**WHAT THE TASK ASKS:**
Repeat exactly the lines from the start through the line with "# hidden between", both ends included.

** Start of RECORDS SUPPLIED **

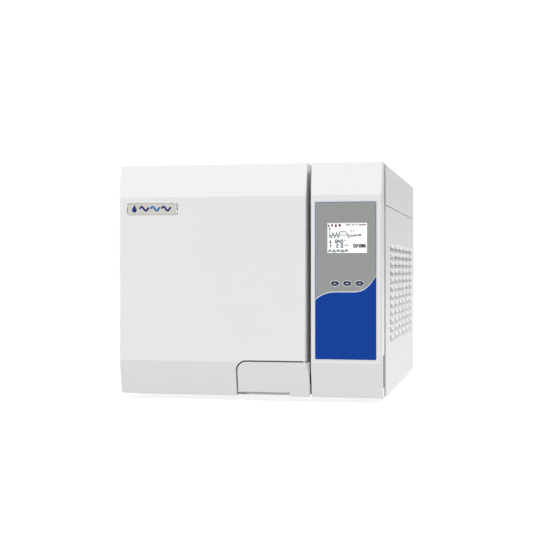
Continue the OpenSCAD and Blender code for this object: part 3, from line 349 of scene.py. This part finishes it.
# ---- Door ---------------------------------------------------------------------------------------
# A painted steel arm carries the pressure plate and turns on the case's hinge bracket. It is
# hidden between a white moulded cover and a grey inner cover.

def satin_black():
    """Satin black paint on steel: dark, with a soft sheen that varies over 3 mm."""
    made, tree, shader, place = start("satin_black_paint", "#26272a", 0.42)
    mottle = add(tree, "TexNoise", {"Scale": 1 / (3.3 * MM), "Detail": 3.0}, {"Vector": place})
    gloss = add(tree, "MapRange", {"To Min": 0.34, "To Max": 0.52}, {"Value": mottle.outputs["Fac"]})
    relief = add(tree, "Bump", {"Strength": 0.15, "Distance": 0.08 * MM},
                 {"Height": mottle.outputs["Fac"]})
    tree.links.new(gloss.outputs["Result"], shader.inputs["Roughness"])
    tree.links.new(relief.outputs["Normal"], shader.inputs["Normal"])
    return made


black_paint = satin_black()
softened("door_arm", black_paint, 0.5)
softened("hinge_bracket", black_paint, 0.5)
softened("latch_keeper", black_paint, 0.3)
softened("door_plate", brushed_metal("pressed_stainless", "#c9c8c5", 0), 0.8)


def silicone():
    """Cured silicone: milky and soft-looking, lit a little from within, with a haze 8 mm across."""
    made, tree, shader, place = start("silicone_rubber", "#e6e5e0", 0.5, Subsurface_Weight=0.15)
    shader.inputs["Subsurface Radius"].default_value = (4 * MM, 3 * MM, 2 * MM)
    haze = add(tree, "TexNoise", {"Scale": 1 / (8 * MM), "Detail": 3.0}, {"Vector": place})
    tone = add(tree, "MixRGB", {"Color1": srgb("#dcdad4"), "Color2": srgb("#efeee9")},
               {"Fac": haze.outputs["Fac"]})
    tree.links.new(tone.outputs["Color"], shader.inputs["Base Color"])
    return made


softened("door_gasket", silicone(), 1.5, steps=4)


def moulded_plastic(name, colour, rough=0.4):
    """Moulded plastic: a spark-eroded grain, drawn 1.3 mm wide as the true 0.2 mm one wouldn't show,
    and a satin gloss that wanders over 250 mm, so that a large face isn't one flat fill."""
    made, tree, shader, place = start(name, colour, rough, IOR=1.52)
    grain = add(tree, "TexNoise", {"Scale": 1 / (1.3 * MM), "Detail": 1.0}, {"Vector": place})
    cloud = add(tree, "TexNoise", {"Scale": 1 / (250 * MM), "Detail": 3.0}, {"Vector": place})
    base = srgb(colour)
    tone = add(tree, "MixRGB",
               {"Color1": tuple(c * 0.985 for c in base[:3]) + (1,),
                "Color2": tuple(min(1, c * 1.01) for c in base[:3]) + (1,)},
               {"Fac": cloud.outputs["Fac"]})
    gloss = add(tree, "MapRange", {"To Min": rough - 0.05, "To Max": rough + 0.07},
                {"Value": cloud.outputs["Fac"]})
    relief = add(tree, "Bump", {"Strength": 0.07, "Distance": 0.04 * MM},
                 {"Height": grain.outputs["Fac"]})
    tree.links.new(tone.outputs["Color"], shader.inputs["Base Color"])
    tree.links.new(gloss.outputs["Result"], shader.inputs["Roughness"])
    tree.links.new(relief.outputs["Normal"], shader.inputs["Normal"])
    return made


white_abs = moulded_plastic("white_abs", "#dcdbdc")
grey_abs = moulded_plastic("grey_abs", "#c4c4c3", 0.5)
softened("door_inner_cover", grey_abs, 0.5)
softened("door_cover", white_abs, 0.8, steps=3)
softened("handle", white_abs, 0.9, steps=3)


# ---- Badge ---------------------------------------------------------------------------------------
# A stamped plate with a polished rim, glued near the door's upper left corner. Its field is pale
# enamel with a plain steam mark: a drop and three waves.

def outline_slab(name, loops, y_front, y_back, finish, body, stands_for=(), soft=0.0):
    """A slab cut to closed outlines in X and Z, the first one outside and any others as holes."""
    form = bmesh.new()
    for loop in loops:
        ring = [form.verts.new((x, y_back, z)) for x, z in loop]
        for a, b in zip(ring, ring[1:] + ring[:1]):
            form.edges.new((a, b))
    bmesh.ops.triangle_fill(form, use_beauty=True, use_dissolve=False, edges=form.edges[:])
    bmesh.ops.dissolve_limit(form, angle_limit=0.01, verts=form.verts, edges=form.edges)
    grown = bmesh.ops.extrude_face_region(form, geom=form.faces[:])
    tops = [v for v in grown["geom"] if isinstance(v, bmesh.types.BMVert)]
    bmesh.ops.translate(form, verts=tops, vec=(0, y_front - y_back, 0))
    if soft:
        rims = [e for e in form.edges if all(abs(v.co.y - y_front) < 1e-7 for v in e.verts)
                and e.calc_face_angle(0) > 0.9]
        bmesh.ops.bevel(form, geom=rims, offset=soft, segments=3, profile=0.5, affect="EDGES",
                        clamp_overlap=False)
    return shown(name, form, finish, body, stands_for)


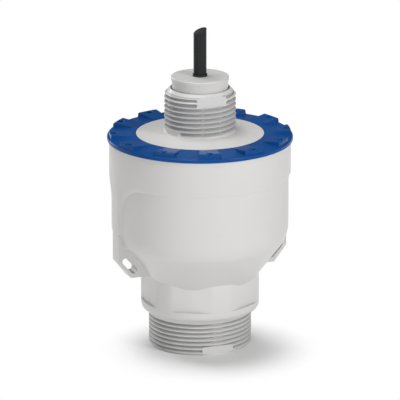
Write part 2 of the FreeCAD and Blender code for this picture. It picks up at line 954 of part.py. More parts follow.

** End of RECORDS SUPPLIED **

**OUTPUT OF THE EXERCISE:**
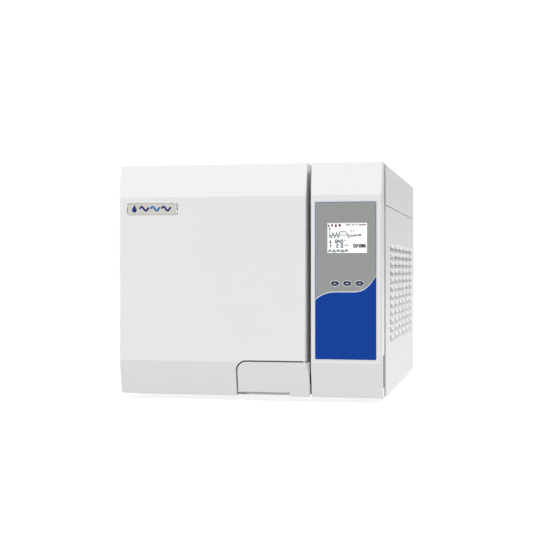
Continue the OpenSCAD and Blender code for this object: part 3, from line 349 of scene.py. This part finishes it.
# ---- Door ---------------------------------------------------------------------------------------
# A painted steel arm carries the pressure plate and turns on the case's hinge bracket. It is
# hidden between a white moulded cover and a grey inner cover.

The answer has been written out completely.